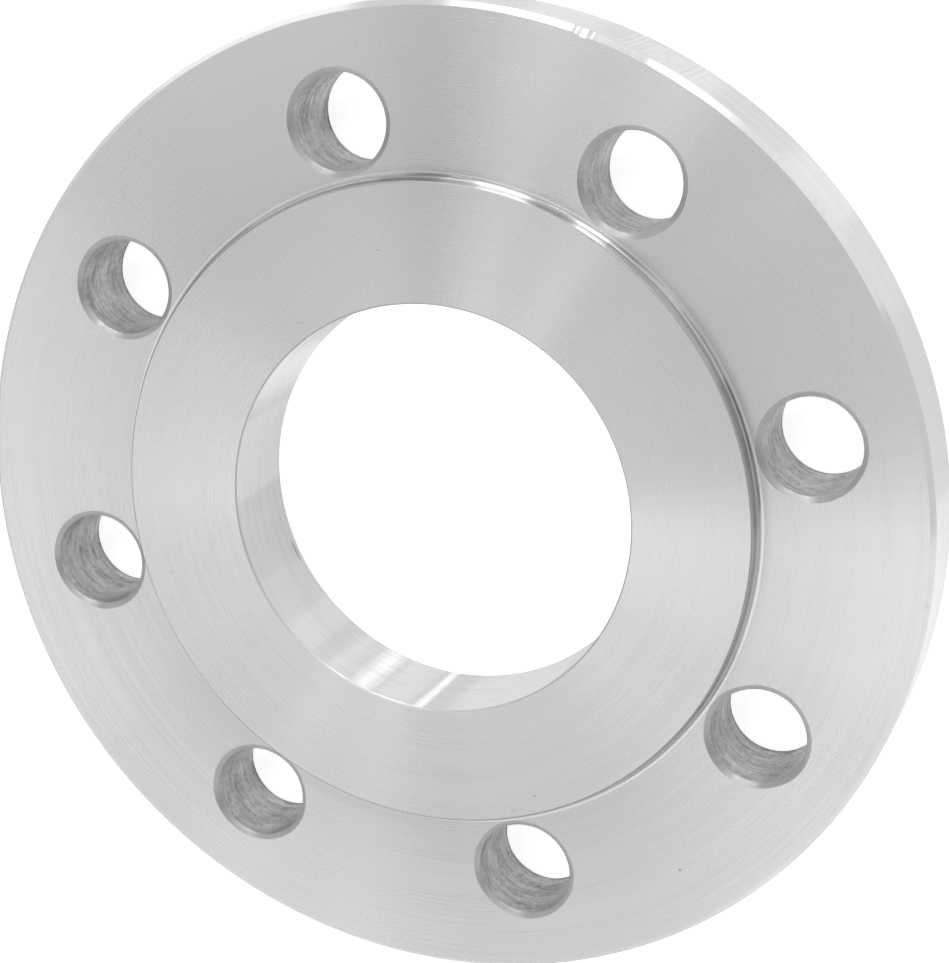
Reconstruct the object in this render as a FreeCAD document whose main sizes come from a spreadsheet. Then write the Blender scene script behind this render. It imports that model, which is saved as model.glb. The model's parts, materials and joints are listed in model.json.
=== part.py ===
import FreeCAD, Part

import math
import os

import Sketcher

from FreeCAD import Placement, Rotation, Vector

# Plate flange with a raised face, turned and drilled from one steel ring.
# It lies on its back face: origin at the centre of that face, +Z out of the raised face.
# Driving sizes in millimetres.
SIZES = (
    ("outer_diameter", 185.0, "outside of the rim"),
    ("bore_diameter", 77.5, "bore that the pipe end slips into"),
    ("overall_thickness", 20.0, "back face to raised face"),
    ("raised_face_diameter", 122.0, "gasket face"),
    ("raised_face_height", 3.0, "step from the bolting face up to the gasket face"),
    ("step_fillet_radius", 1.2, "nose radius left by the tool at the foot of the step"),
    ("face_edge_break", 0.3, "broken outer edge of the raised face"),
    ("rim_chamfer", 1.0, "chamfer of the front and back rim edges"),
    ("bore_edge_break", 0.3, "broken edges of the bore"),
    ("bolt_circle_diameter", 145.0, "circle through the bolt hole centres"),
    ("bolt_hole_diameter", 18.0, "clearance hole for an M16 bolt"),
    ("bolt_hole_count", 8, "holes straddle the X and Y axes"),
    ("hole_mouth_width", 1.1, "deburred mouths of the bolt holes, width on the face"),
    ("hole_mouth_depth", 0.6, "deburred mouths of the bolt holes, depth down the wall"),
)

FULL_TURN = 360.0
ORIGIN_POINT = (-1, 1)
X_AXIS = -1
START = 1
END = 2

doc = FreeCAD.newDocument("pipe_flange")


def make_sheet():
    """Spreadsheet of the driving sizes, one alias for each."""
    sheet = doc.addObject("Spreadsheet::Sheet", "params")
    for row, (alias, value, note) in enumerate(SIZES, start=1):
        sheet.set(f"A{row}", alias)
        sheet.set(f"B{row}", str(value))
        sheet.set(f"C{row}", note)
        sheet.setAlias(f"B{row}", alias)
    doc.recompute()
    return sheet


def origin_feature(body, role):
    """The body's own origin plane or axis with this role."""
    for feature in body.Origin.OriginFeatures:
        if feature.Role == role:
            return feature
    raise RuntimeError(f"no origin feature {role}")


def sketch_on(body, role, name):
    """Empty sketch on one of the body's own origin planes."""
    sketch = body.newObject("Sketcher::SketchObject", name)
    sketch.AttachmentSupport = [(origin_feature(body, role), "")]
    sketch.MapMode = "FlatFace"
    return sketch


def draw_outline(sketch, corners):
    """Closed outline of straight edges; upright and level edges are constrained so."""
    count = len(corners)
    for index, (x, y) in enumerate(corners):
        next_x, next_y = corners[(index + 1) % count]
        sketch.addGeometry(Part.LineSegment(Vector(x, y, 0), Vector(next_x, next_y, 0)), False)
        if x == next_x:
            sketch.addConstraint(Sketcher.Constraint("Vertical", index))
        if y == next_y:
            sketch.addConstraint(Sketcher.Constraint("Horizontal", index))
    for index in range(count):
        sketch.addConstraint(Sketcher.Constraint("Coincident", index, END, (index + 1) % count, START))


def set_distance(sketch, direction, first, second, value, formula):
    """Distance along X or Y between two sketch points, bound to the sheet."""
    kind = f"Distance{direction}"
    number = sketch.addConstraint(Sketcher.Constraint(kind, *first, *second, value))
    sketch.setExpression(f"Constraints[{number}]", formula)


def ring_edges(shape, radius, height):
    """Names of the circular edges about Z with this radius at this height."""
    names = []
    for number, edge in enumerate(shape.Edges, start=1):
        if not isinstance(edge.Curve, Part.Circle):
            continue
        centre = edge.Curve.Center
        on_axis = abs(centre.x) < 1e-6 and abs(centre.y) < 1e-6
        if on_axis and abs(edge.Curve.Radius - radius) < 1e-6 and abs(centre.z - height) < 1e-6:
            names.append(f"Edge{number}")
    if not names:
        raise RuntimeError(f"no ring edge of radius {radius} at height {height}")
    return names


def dress_edges(body, kind, name, rings, property_name, formula):
    """Fillet or chamfer on ring edges of the body's present tip."""
    base = body.Tip
    names = [edge for radius, height in rings for edge in ring_edges(base.Shape, radius, height)]
    feature = body.newObject(f"PartDesign::{kind}", name)
    feature.Base = (base, names)
    feature.setExpression(property_name, formula)
    doc.recompute()
    return feature


def turned_ring(body, sheet):
    """Half section of the turned ring, revolved about Z."""
    bore_r = sheet.bore_diameter / 2
    rim_r = sheet.outer_diameter / 2
    face_r = sheet.raised_face_diameter / 2
    top_z = sheet.overall_thickness
    plate_z = top_z - sheet.raised_face_height

    sketch = sketch_on(body, "XZ_Plane", "turned_section")
    draw_outline(sketch, (
        (bore_r, 0),
        (rim_r, 0),
        (rim_r, plate_z),
        (face_r, plate_z),
        (face_r, top_z),
        (bore_r, top_z),
    ))
    back, rim, front, step, gasket_face, bore = range(6)
    sketch.addConstraint(Sketcher.Constraint("PointOnObject", back, START, X_AXIS))
    set_distance(sketch, "X", ORIGIN_POINT, (bore, END), bore_r, "params.bore_diameter / 2")
    set_distance(sketch, "X", ORIGIN_POINT, (rim, START), rim_r, "params.outer_diameter / 2")
    set_distance(sketch, "X", ORIGIN_POINT, (step, END), face_r, "params.raised_face_diameter / 2")
    set_distance(sketch, "Y", ORIGIN_POINT, (front, END), plate_z,
                 "params.overall_thickness - params.raised_face_height")
    set_distance(sketch, "Y", ORIGIN_POINT, (gasket_face, END), top_z, "params.overall_thickness")
    doc.recompute()

    ring = body.newObject("PartDesign::Revolution", "turned_ring")
    ring.Profile = sketch
    ring.ReferenceAxis = (sketch, ["V_Axis"])
    ring.Angle = FULL_TURN
    doc.recompute()

    dress_edges(body, "Fillet", "step_fillet", [(face_r, plate_z)],
                "Radius", "params.step_fillet_radius")
    dress_edges(body, "Chamfer", "face_edge", [(face_r, top_z)],
                "Size", "params.face_edge_break")
    dress_edges(body, "Chamfer", "rim_edges", [(rim_r, 0), (rim_r, plate_z)],
                "Size", "params.rim_chamfer")
    dress_edges(body, "Chamfer", "bore_edges", [(bore_r, 0), (bore_r, top_z)],
                "Size", "params.bore_edge_break")


def bolt_holes(body, sheet):
    """One drilled hole with deburred mouths, half a pitch off the X axis, then the full circle."""
    axis_x = sheet.bolt_circle_diameter / 2
    wall_x = axis_x + sheet.bolt_hole_diameter / 2
    mouth_x = wall_x + sheet.hole_mouth_width
    lip = sheet.hole_mouth_depth
    plate_z = sheet.overall_thickness - sheet.raised_face_height
    top_z = sheet.overall_thickness + lip
    half_pitch = FULL_TURN / sheet.bolt_hole_count / 2

    sketch = sketch_on(body, "XZ_Plane", "hole_section")
    sketch.AttachmentOffset = Placement(Vector(0, 0, 0), Rotation(Vector(0, 1, 0), half_pitch))
    sketch.setExpression("AttachmentOffset.Rotation.Angle", "180 deg / params.bolt_hole_count")
    draw_outline(sketch, (
        (axis_x, -lip),
        (mouth_x, -lip),
        (mouth_x, 0),
        (wall_x, lip),
        (wall_x, plate_z - lip),
        (mouth_x, plate_z),
        (mouth_x, top_z),
        (axis_x, top_z),
    ))
    below, back_mouth, back_lip, wall, front_lip, front_mouth, above, axis = range(8)
    upper, lower = Vector(axis_x, top_z, 0), Vector(axis_x, -lip, 0)
    axis_line = sketch.addGeometry(Part.LineSegment(upper, lower), True)
    sketch.addConstraint(Sketcher.Constraint("Coincident", axis_line, START, axis, START))
    sketch.addConstraint(Sketcher.Constraint("Coincident", axis_line, END, axis, END))
    centre = (below, START)
    set_distance(sketch, "X", ORIGIN_POINT, centre, axis_x, "params.bolt_circle_diameter / 2")
    set_distance(sketch, "X", centre, (wall, START), wall_x - axis_x, "params.bolt_hole_diameter / 2")
    mouth_formula = "params.bolt_hole_diameter / 2 + params.hole_mouth_width"
    set_distance(sketch, "X", centre, (back_mouth, END), mouth_x - axis_x, mouth_formula)
    set_distance(sketch, "X", centre, (front_mouth, START), mouth_x - axis_x, mouth_formula)
    set_distance(sketch, "Y", centre, ORIGIN_POINT, lip, "params.hole_mouth_depth")
    sketch.addConstraint(Sketcher.Constraint("PointOnObject", back_mouth, END, X_AXIS))
    set_distance(sketch, "Y", ORIGIN_POINT, (back_lip, END), lip, "params.hole_mouth_depth")
    set_distance(sketch, "Y", (front_lip, START), (front_lip, END), lip, "params.hole_mouth_depth")
    set_distance(sketch, "Y", ORIGIN_POINT, (front_lip, END), plate_z,
                 "params.overall_thickness - params.raised_face_height")
    set_distance(sketch, "Y", ORIGIN_POINT, (above, END), top_z,
                 "params.overall_thickness + params.hole_mouth_depth")
    doc.recompute()

    drilled = body.newObject("PartDesign::Groove", "bolt_hole")
    drilled.Profile = sketch
    drilled.ReferenceAxis = (sketch, ["Axis0"])
    drilled.Angle = FULL_TURN
    doc.recompute()

    circle = body.newObject("PartDesign::PolarPattern", "bolt_circle")
    circle.Originals = [drilled]
    circle.Axis = (origin_feature(body, "Z_Axis"), [""])
    circle.Angle = FULL_TURN
    circle.setExpression("Occurrences", "params.bolt_hole_count")
    body.Tip = circle
    doc.recompute()


def check_cut(before, after, least, what):
    """Stop if a cut took less than it should have."""
    removed = before - after
    print(f"{what}: {removed:.1f} mm3 removed")
    if removed < least:
        raise RuntimeError(f"{what} removed only {removed:.1f} mm3")


def check_document():
    """Stop on any feature that failed, and on any body without a sound solid."""
    for item in doc.Objects:
        if "Invalid" in item.State or "Error" in item.State:
            raise RuntimeError(f"{item.Name} is {item.State}")
    for body in doc.findObjects("PartDesign::Body"):
        if body.Shape.isNull() or not body.Shape.isValid() or len(body.Shape.Solids) != 1:
            raise RuntimeError(f"{body.Name} is not one sound solid")


def export_bodies():
    """One STEP file for each body, named by its label."""
    os.makedirs("parts", exist_ok=True)
    for body in doc.findObjects("PartDesign::Body"):
        body.Shape.exportStep(f"parts/{body.Label}.step")
        box = body.Shape.BoundBox
        print(f"{body.Label}: volume {body.Shape.Volume:.1f} mm3, faces {len(body.Shape.Faces)}")
        print(f"{body.Label}: box {box.XMin:.3f} {box.YMin:.3f} {box.ZMin:.3f} "
              f"to {box.XMax:.3f} {box.YMax:.3f} {box.ZMax:.3f}")


sheet = make_sheet()

flange = doc.addObject("PartDesign::Body", "flange")
flange.Label = "flange"
flange.Placement = Placement(Vector(0, 0, 0), Rotation())
turned_ring(flange, sheet)
undrilled = flange.Shape.Volume
bolt_holes(flange, sheet)

plate = sheet.overall_thickness - sheet.raised_face_height
one_hole = math.pi * (sheet.bolt_hole_diameter / 2) ** 2 * plate
check_cut(undrilled, flange.Shape.Volume, one_hole * sheet.bolt_hole_count, "bolt holes")
check_document()
export_bodies()
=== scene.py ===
import json
import math

import bmesh
import bpy
from mathutils import Matrix, Vector, noise
from mathutils.geometry import delaunay_2d_cdt


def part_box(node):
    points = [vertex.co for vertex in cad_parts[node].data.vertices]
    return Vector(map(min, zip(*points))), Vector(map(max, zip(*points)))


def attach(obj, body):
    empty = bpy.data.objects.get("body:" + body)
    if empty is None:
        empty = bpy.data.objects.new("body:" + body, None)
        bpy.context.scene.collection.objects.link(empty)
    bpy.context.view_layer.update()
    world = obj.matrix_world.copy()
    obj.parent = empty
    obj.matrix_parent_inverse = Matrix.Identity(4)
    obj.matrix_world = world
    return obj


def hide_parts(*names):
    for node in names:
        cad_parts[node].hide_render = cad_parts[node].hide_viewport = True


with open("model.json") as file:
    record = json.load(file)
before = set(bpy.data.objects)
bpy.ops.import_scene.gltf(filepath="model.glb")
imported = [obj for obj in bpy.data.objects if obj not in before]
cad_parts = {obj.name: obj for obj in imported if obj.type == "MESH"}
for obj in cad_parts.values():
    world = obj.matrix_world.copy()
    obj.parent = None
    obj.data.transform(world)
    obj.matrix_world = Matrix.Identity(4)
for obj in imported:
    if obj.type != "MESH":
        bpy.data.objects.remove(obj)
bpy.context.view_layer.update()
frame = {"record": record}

MM = 0.001

# The flange's sizes: from the frame where it holds them, the rest as the flange is drawn.
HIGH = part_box("flange")[1]
MOUNTS = {mount["name"]: mount["dims"] for mount in frame["record"]["mounts"] if "dims" in mount}
RIM_R = HIGH.x
TOP_Z = HIGH.z
BORE_R = MOUNTS["bore"]["r_mm"] * MM
HOLE_CIRCLE_R = MOUNTS["bolt_circle"]["pcd_mm"] * MM / 2
HOLE_R = MOUNTS["bolt_circle"]["hole_r_mm"] * MM
HOLE_COUNT = MOUNTS["bolt_circle"]["count"]
FACE_R = 61.0 * MM
STEP = 3.0 * MM
STEP_FILLET = 1.2 * MM
FACE_BREAK = 0.3 * MM
RIM_CHAMFER = 1.0 * MM
BORE_BREAK = 0.3 * MM
MOUTH_WIDTH = 1.1 * MM
MOUTH_DEPTH = 0.6 * MM
PLATE_Z = TOP_Z - STEP

# Fineness of the skin: steps round a circle, and rows of faces across a form.
RING_STEPS = 720
FINE_STEPS = 3600
HOLE_STEPS = 120
WALL_RINGS = 28
FILLET_STEPS = 12
CHAMFER_ROWS = 3
MOUTH_ROWS = 5
SIDE_ROWS = 10
PIT_STEPS = 12

# Wear and tool marks that the photograph shows. A nick is an azimuth and a width in degrees and a depth in
# millimetres. The struck and the chattered stretch of the rim run between two azimuths, and the pitch of the
# chatter is in degrees. A pit is a radius in millimetres, an azimuth and the height of its face.
NICKS = (
    (2.9, 1.0, 0.07),
    (5.9, 0.8, 0.03),
    (47.9, 1.4, 0.06),
    (49.3, 1.2, 0.07),
    (55.6, 0.8, 0.03),
    (80.5, 2.4, 0.40),
)
STRUCK = (72.8, 80.4)
STRUCK_DEPTH = 0.05 * MM
CHATTER = (66.0, 79.5)
CHATTER_PITCH = 0.74
CHATTER_DEPTH = 0.08 * MM
PITS = (
    (49.0, 109.1, TOP_Z),
    (41.6, 134.6, TOP_Z),
    (57.4, 299.7, TOP_Z),
    (59.5, 294.8, TOP_Z),
    (81.5, 314.8, PLATE_Z),
)
PIT_R = 0.30 * MM
PIT_DEPTH = 0.14 * MM
DRILL_RING_DEPTH = 0.05 * MM
# Dark mark low in the bore: azimuth, height, half its length, half its height.
SMUDGE = (214.0, 1.8 * MM, 2.8 * MM, 0.6 * MM)
# Pitch of the lathe's feed marks, in millimetres.
FEED_MARK = 0.62

# Camera, as the photograph was taken: a long lens above the face, rolled.
CAMERA_AZIMUTH = 48.53
CAMERA_ELEVATION = 64.59
CAMERA_ROLL = 127.52
CAMERA_DISTANCE = 464.37 * MM
CAMERA_AIM = Vector((1.79, 0.79, 0.0)) * MM
CAMERA_LENS = 90.95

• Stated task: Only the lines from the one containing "imported = [obj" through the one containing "PLATE_Z = TOP_Z - STEP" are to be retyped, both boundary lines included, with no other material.

• Task response:
imported = [obj for obj in bpy.data.objects if obj not in before]
cad_parts = {obj.name: obj for obj in imported if obj.type == "MESH"}
for obj in cad_parts.values():
    world = obj.matrix_world.copy()
    obj.parent = None
    obj.data.transform(world)
    obj.matrix_world = Matrix.Identity(4)
for obj in imported:
    if obj.type != "MESH":
        bpy.data.objects.remove(obj)
bpy.context.view_layer.update()
frame = {"record": record}

MM = 0.001

# The flange's sizes: from the frame where it holds them, the rest as the flange is drawn.
HIGH = part_box("flange")[1]
MOUNTS = {mount["name"]: mount["dims"] for mount in frame["record"]["mounts"] if "dims" in mount}
RIM_R = HIGH.x
TOP_Z = HIGH.z
BORE_R = MOUNTS["bore"]["r_mm"] * MM
HOLE_CIRCLE_R = MOUNTS["bolt_circle"]["pcd_mm"] * MM / 2
HOLE_R = MOUNTS["bolt_circle"]["hole_r_mm"] * MM
HOLE_COUNT = MOUNTS["bolt_circle"]["count"]
FACE_R = 61.0 * MM
STEP = 3.0 * MM
STEP_FILLET = 1.2 * MM
FACE_BREAK = 0.3 * MM
RIM_CHAMFER = 1.0 * MM
BORE_BREAK = 0.3 * MM
MOUTH_WIDTH = 1.1 * MM
MOUTH_DEPTH = 0.6 * MM
PLATE_Z = TOP_Z - STEP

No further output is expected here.